- **Source data**:
▽
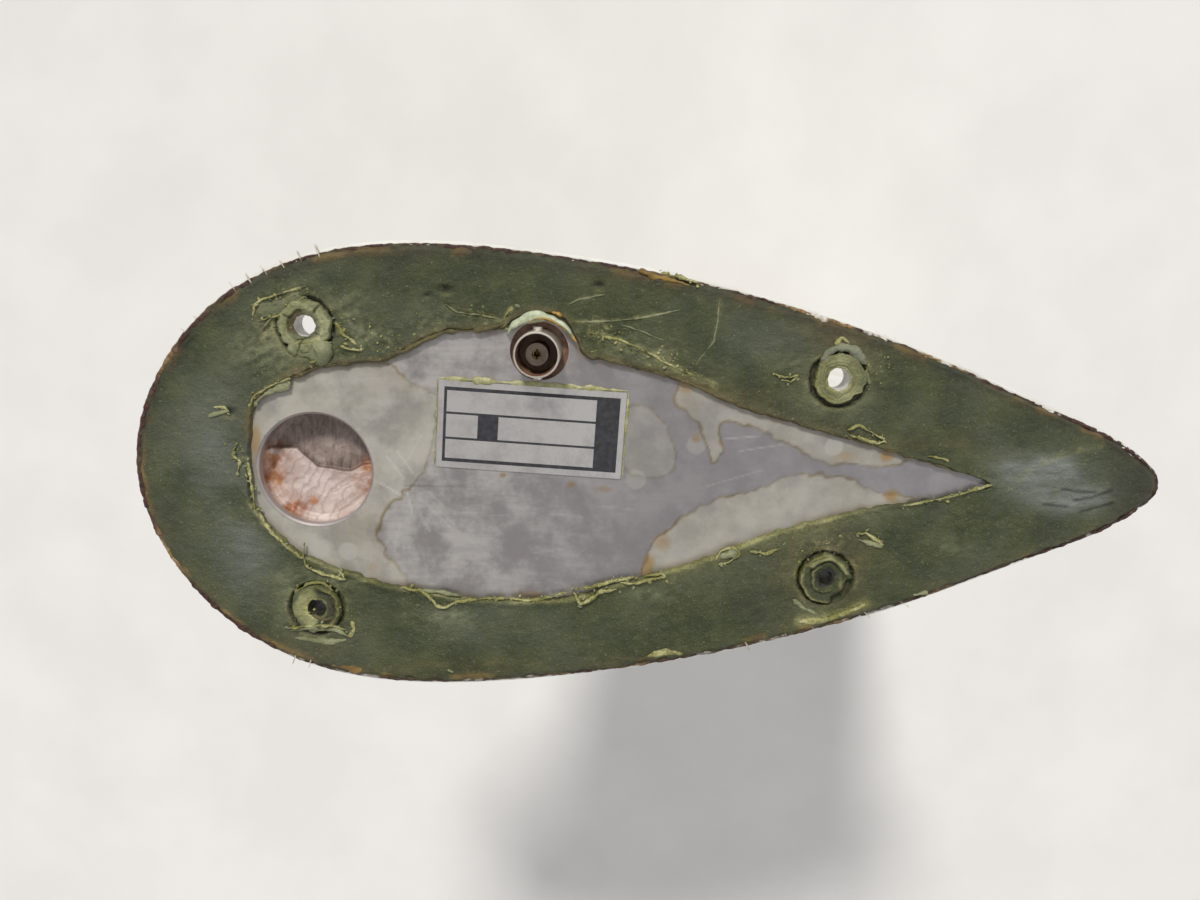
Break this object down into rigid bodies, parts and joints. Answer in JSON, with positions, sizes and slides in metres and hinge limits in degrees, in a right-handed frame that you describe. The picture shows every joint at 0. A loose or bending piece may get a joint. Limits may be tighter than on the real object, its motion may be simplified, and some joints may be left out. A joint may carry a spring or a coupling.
{
  "type": "aircraft blade antenna",
  "caption": "Swept blade antenna for a fuselage, with a teardrop base plate, a bayonet jack, screw bushings and a torn bed of dried sealant on its mounting face.",
  "frame": {"origin": "on the mounting face, on the centreline, midway between the front and the rear screws", "axes": "+Z out of the mounting face towards the fuselage, +X towards the rounded nose, +Y towards the left side; the blade hangs along -Z"},
  "size_m": [0.2257, 0.1, 0.243],
  "materials": {
    "radome_paint": "white paint over fibreglass, weathered at the rim",
    "foam": "rigid foam",
    "plate_metal": "scratched and stained, with a film of old sealant",
    "sealant": "dried olive-green sealant, semi-gloss, dusty",
    "bushing_metal": "machined",
    "collar_sealant": "torn sealant with pale edges",
    "filler_resin": "cast resin with orange stains",
    "jack_metal": "nickel plate, tarnished",
    "jack_insulation": "satin",
    "contact_metal": "dull",
    "screw_steel": "plain",
    "pale_sealant": "dried, whitish",
    "placard_foil": "satin foil with printed ruled boxes",
    "bead_sealant": "dried, yellowish",
    "card_laminate": "glass laminate",
    "copper": "tinned copper",
    "former_plastic": "plain",
    "ceramic": "glazed",
    "brass": "plain sheet and turned brass"
  },
  "bodies": {
    "root": {"radome_shell": "radome_paint", "foam_core": "foam", "base_plate": "plate_metal", "sealant_bed": "sealant", "screw_bushing_front_right": "bushing_metal", "screw_bushing_front_left": "bushing_metal", "screw_bushing_rear_right": "bushing_metal", "screw_bushing_rear_left": "bushing_metal", "sealant_collar_front_right": "collar_sealant", "sealant_collar_front_left": "collar_sealant", "sealant_collar_rear_right": "collar_sealant", "sealant_collar_rear_left": "collar_sealant", "port_filler": "filler_resin", "jack_shell": "jack_metal", "jack_insulator": "jack_insulation", "jack_contact": "contact_metal", "jack_screw_front_left": "screw_steel", "jack_screw_front_right": "screw_steel", "jack_screw_rear_left": "screw_steel", "jack_screw_rear_right": "screw_steel", "jack_sealant": "pale_sealant", "jack_lead": "copper", "placard": "placard_foil", "placard_bead": "bead_sealant", "matching_card": "card_laminate", "matching_coil": "copper", "coil_former": "former_plastic", "trimmer_body": "ceramic", "trimmer_rotor": "brass", "card_post_front": "brass", "card_post_rear": "brass", "card_screw_front": "screw_steel", "card_screw_rear": "screw_steel", "radiator": "brass", "feed_strap": "copper", "feed_rivet_upper": "brass", "feed_rivet_lower": "brass"}
  },
  "joints": []
}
△
- **Exercise aim**:
Out of the material above, gather each line where "bodies" appears.

- **Answer to this problem**:
Break this object down into rigid bodies, parts and joints. Answer in JSON, with positions, sizes and slides in metres and hinge limits in degrees, in a right-handed frame that you describe. The picture shows every joint at 0. A loose or bending piece may get a joint. Limits may be tighter than on the real object, its motion may be simplified, and some joints may be left out. A joint may carry a spring or a coupling.
  "bodies": {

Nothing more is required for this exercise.